Tuesday, January 5, 2016

Greece on a collision course with creditors after vowing not to slash pensions


Athens maintains it will not cut pension spending as part of reforms demanded by the Troika

Greeks have seen a 40pc fall in their pension provision over five years  
Greece has promised not to implement controversial cuts to pensions, putting the indebted nation on a collision course with creditors months into a new bail-out programme.
Athens' left-wing Syriza government said it would not slash expenditure on its main and supplementary pensions as part of a reform plan submitted to international lenders on Monday night.
The reforms have been demanded by lenders in return for the latest release of bail-out cash.
But pensions spending has proven to be the main sticking point for Greece and its Troika of creditors - the European Commision, the European Central Bank, and the International Monetary Fund - during nearly a year of tortuous negotiations.
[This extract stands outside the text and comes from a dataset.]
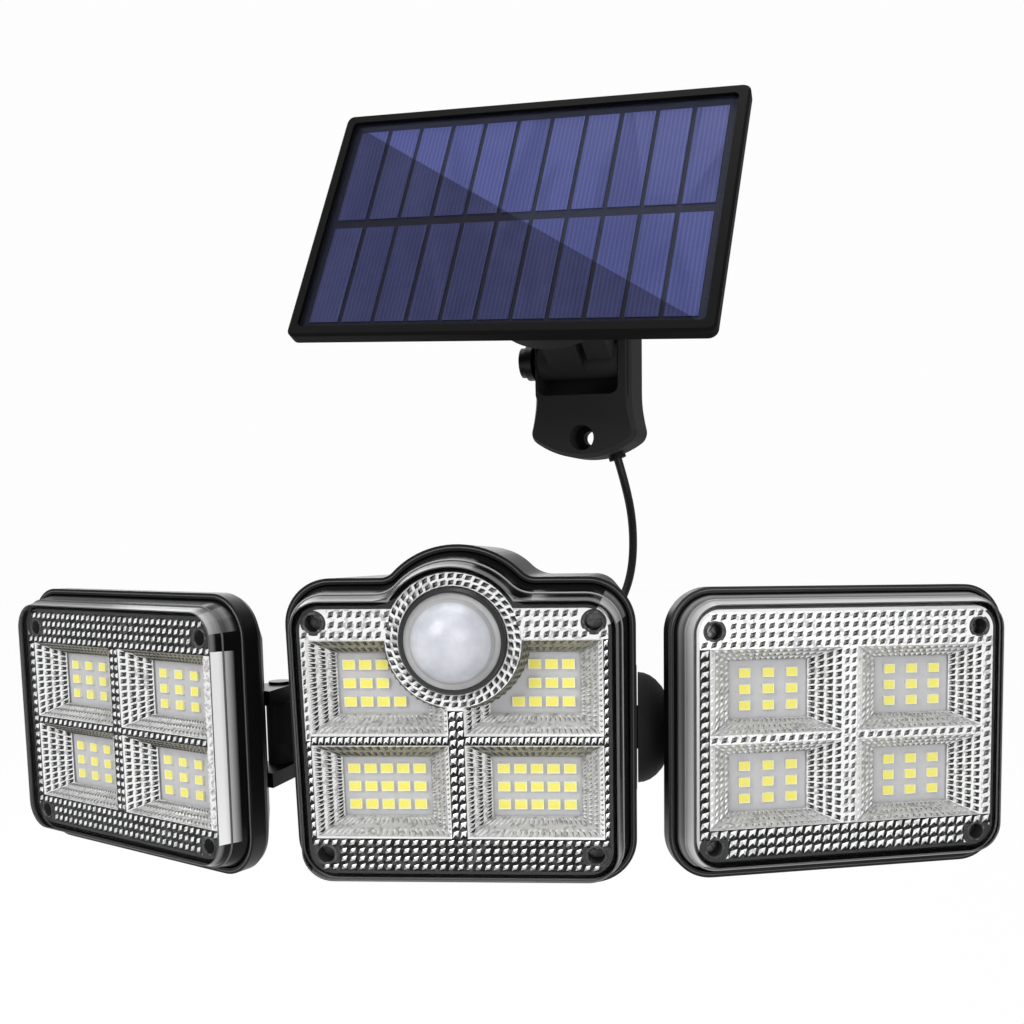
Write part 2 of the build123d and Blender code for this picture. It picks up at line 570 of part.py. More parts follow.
# ============================================================ side heads
SIDE_SEAT = SIDE_RIM + 4.0
SIDE_FOOT = SIDE_SEAT - 1.5
SIDE_FLOOR_DEPTH = SIDE_BACK - WALL
SIDE_SCREWS = corners(SIDE_SCREW)
LUG_FOOT = SIDE_BACK - HEAD_FORE - 6.0
DOME_STEPS = 5
side_windows = (SIDE_OPEN, SIDE_FLOOR, SIDE_GROUP)
for side, name in SIDES.items():
    head = HEAD[side]
    with BuildPart() as side_housing:
        full = [
            (SIDE_RIM, 0),
            (SIDE_LIP, 0),
            (SIDE_LIP + SIDE_ROUND, SIDE_ROUND / 2),
            (SIDE_BACK - SIDE_ROUND, SIDE_SLOPE - SIDE_ROUND / 2),
            (SIDE_BACK - SIDE_ROUND / 3, SIDE_SLOPE + SIDE_ROUND / 2),
            (SIDE_BACK, SIDE_SLOPE + 1.5 * SIDE_ROUND),
        ]
        stack(head, oblong, full)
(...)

The IMF has pushed hardest for bold cuts to the govenment's pensions outlay, leading to Greek prime minister Alexis Tsipras demanding that the Fund take no further part in the country's bail-out deal.
Greeks have seen a 40pc fall in their pension provision over the last five years - a shrinkage that has been ruled unconstitutional by the country's highest administrative court.
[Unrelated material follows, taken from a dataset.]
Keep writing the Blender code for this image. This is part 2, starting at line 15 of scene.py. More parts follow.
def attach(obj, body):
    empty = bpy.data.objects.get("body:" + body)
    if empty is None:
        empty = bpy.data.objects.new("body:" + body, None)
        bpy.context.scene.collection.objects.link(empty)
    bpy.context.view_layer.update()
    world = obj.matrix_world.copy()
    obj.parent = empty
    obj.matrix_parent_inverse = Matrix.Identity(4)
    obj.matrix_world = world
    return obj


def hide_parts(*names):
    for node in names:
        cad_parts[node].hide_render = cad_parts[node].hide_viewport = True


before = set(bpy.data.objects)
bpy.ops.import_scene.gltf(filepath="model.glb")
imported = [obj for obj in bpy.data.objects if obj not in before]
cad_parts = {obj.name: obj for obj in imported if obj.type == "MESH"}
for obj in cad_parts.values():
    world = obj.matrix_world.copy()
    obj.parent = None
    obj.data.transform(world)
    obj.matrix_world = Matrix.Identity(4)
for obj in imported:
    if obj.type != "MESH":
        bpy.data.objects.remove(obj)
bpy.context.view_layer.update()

• The fight to end Greece's Great Euro Depression

Olga Gerovasili, a Syriza government spokeswoman, said there would be no immediate pension cuts to those who have already retired, and expenditure would begin to rise when the economy grows after 2018.
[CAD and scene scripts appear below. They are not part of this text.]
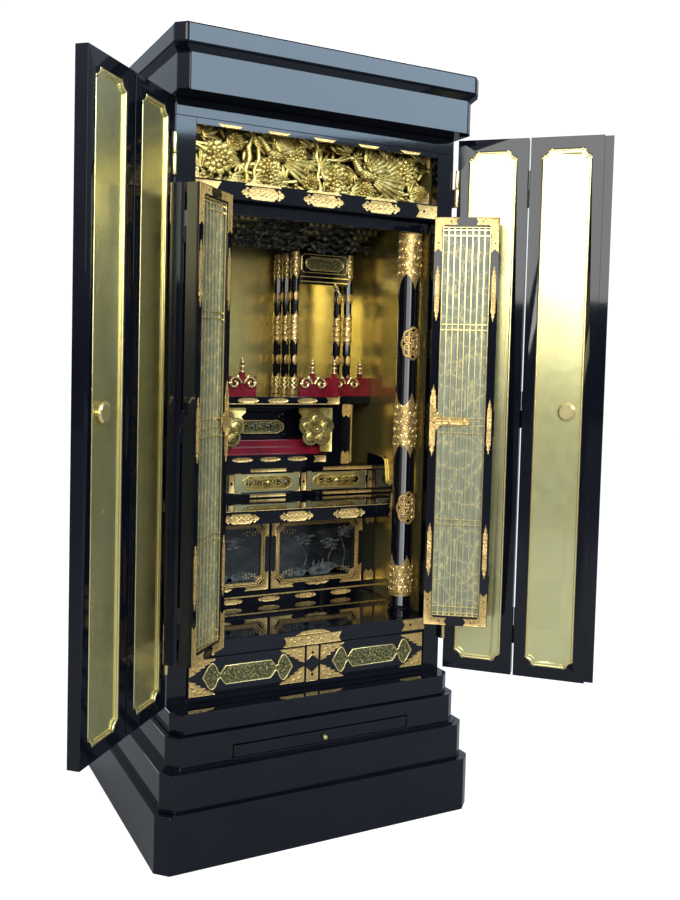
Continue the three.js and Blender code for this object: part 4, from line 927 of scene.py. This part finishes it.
for side, word in ((-1, "left"), (1, "right")):
    post, sheath = bmesh.new(), bmesh.new()
    x = side * column_x
    profile = [(0.0, 0.4423), (0.031, 0.4423), (0.031, 0.4493), (0.027, 0.4533), (0.027, 0.4623),
               (0.0258, 0.4643), (0.0258, 1.4005), (0.0, 1.4005)]
    corners = [post.verts.new((x + r, column_y, z)) for r, z in profile]
    edges = [post.edges.new(pair) for pair in zip(corners, corners[1:])]
    bmesh.ops.spin(post, geom=corners + edges, cent=(x, column_y, 0), axis=(0, 0, 1), angle=2 * pi,
                   steps=56, use_merge=True)
    put(f"round_column_{word}", post, lacquer, stands_for=[f"column_{word}"])
    for z0, z1, top_point, foot_point in ((0.4865, 0.583, 0.026, 0.004), (0.819, 0.973, 0.03, 0.03),
            (1.219, 1.369, 0.0, 0.034)):
        sleeve(sheath, x, column_y, z0, z1, column_r + 0.0004, top_point, foot_point, 96)
    bmesh.ops.solidify(sheath, geom=list(sheath.faces), thickness=-0.0009)
    curls = bmesh.new()
    for low_z, high_z, rows in ((0.5, 0.55, 4), (0.85, 0.94, 6), (1.258, 1.332, 5)):
        for j in range(9):
            for row in range(rows):
                cx = (j - 4) * 0.0182 + 0.0091 * (row % 2)
                cz = low_z + (high_z - low_z) * row / (rows - 1)
                curl = [(cx + (0.0014 + 0.0066 * (1 - i / 13)) * cos(i * 0.62 + j * 2 + row),
                         cz + (0.0016 + 0.0078 * (1 - i / 13)) * sin(i * 0.62 + j * 2 + row), 0.0017)
                        for i in range(14)]
                vine(curls, facing(0), curl, 0.0012, 5)
    wrapped(curls, set(), x, column_y, column_r)
    put(f"column_curls_{word}", curls, bright, crease=50)
    for z0, z1 in ((0.484, 0.488), (1.3655, 1.371), (1.343, 1.347)):
        bmesh.ops.create_cone(sheath, cap_ends=True, segments=40, radius1=column_r + 0.0022,
                              radius2=column_r + 0.0022, depth=z1 - z0,
                              matrix=Matrix.Translation((x, column_y, (z0 + z1) / 2)))
    for i in range(36):
        turn = 2 * pi * i / 36
        bmesh.ops.create_cone(sheath, cap_ends=True, segments=6, radius1=0.0017, radius2=0.0017,
                              depth=0.017, matrix=Matrix.Translation((x + (column_r + 0.001) * cos(turn),
                                  column_y + (column_r + 0.001) * sin(turn), 1.3562)))
    for centre_z in (0.698, 1.091):
        for turn in (0, pi):
            medallion(sheath, x, column_y, centre_z, column_r, 0.0265, 0.036, turn)
    put(f"column_sheath_{word}", sheath, gilt, crease=40)

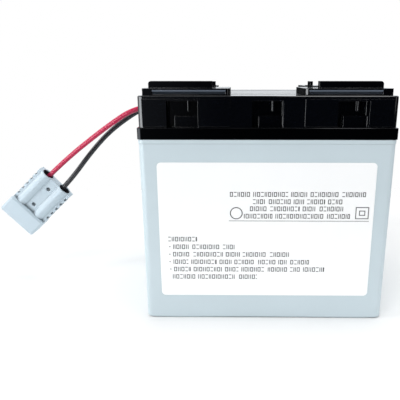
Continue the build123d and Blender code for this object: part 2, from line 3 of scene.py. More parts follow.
import bpy
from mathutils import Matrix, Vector


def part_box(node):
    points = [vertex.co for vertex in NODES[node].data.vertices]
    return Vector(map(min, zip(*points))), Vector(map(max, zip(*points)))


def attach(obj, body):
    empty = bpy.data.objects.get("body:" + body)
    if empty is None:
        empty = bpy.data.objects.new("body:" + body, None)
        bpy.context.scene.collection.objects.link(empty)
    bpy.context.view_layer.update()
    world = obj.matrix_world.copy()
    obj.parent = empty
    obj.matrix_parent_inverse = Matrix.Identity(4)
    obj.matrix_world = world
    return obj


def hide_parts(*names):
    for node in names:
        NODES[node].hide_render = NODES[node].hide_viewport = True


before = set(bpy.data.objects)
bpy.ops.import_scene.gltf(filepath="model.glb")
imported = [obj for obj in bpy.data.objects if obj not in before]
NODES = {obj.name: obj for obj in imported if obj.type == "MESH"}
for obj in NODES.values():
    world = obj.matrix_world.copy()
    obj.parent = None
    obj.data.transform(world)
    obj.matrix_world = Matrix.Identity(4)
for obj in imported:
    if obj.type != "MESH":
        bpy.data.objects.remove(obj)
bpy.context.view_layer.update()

bl_info = {
    "name": "UPS Battery Cartridge",
    "version": (1, 0, 0),
    "blender": (4, 5, 0),
    "location": "View3D > Sidebar > Cartridge",
    "description": "Finishes a battery cartridge and sets it on a white stage",
    "category": "Object",
}

MM = 0.001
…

Instead, Athens has proposed an increase in employee and employer contributions and will reduce the amount people will receive in future pensions by up to 30pc.
Pensioners hold a sign saying 'Keep your hands off our funds' at a protest in Greece  Photo: Reuters
The reforms will be discussed with creditors ahead of a bail-out review to be concluded later this month, the European Commission said.
Mr Tsipras has warned that he will not submit to "unreasonable demands" having signed up to an onerous €86bn bail-out in August.
His government is hoping to satisfy lenders' demands by carrying out reforms of "equivalent fiscal impact" in a bid to protect pensions for the poorest in society.
Syriza argues that its social security system is one of the last safety nets in a country where unemployment stands at over 20pc.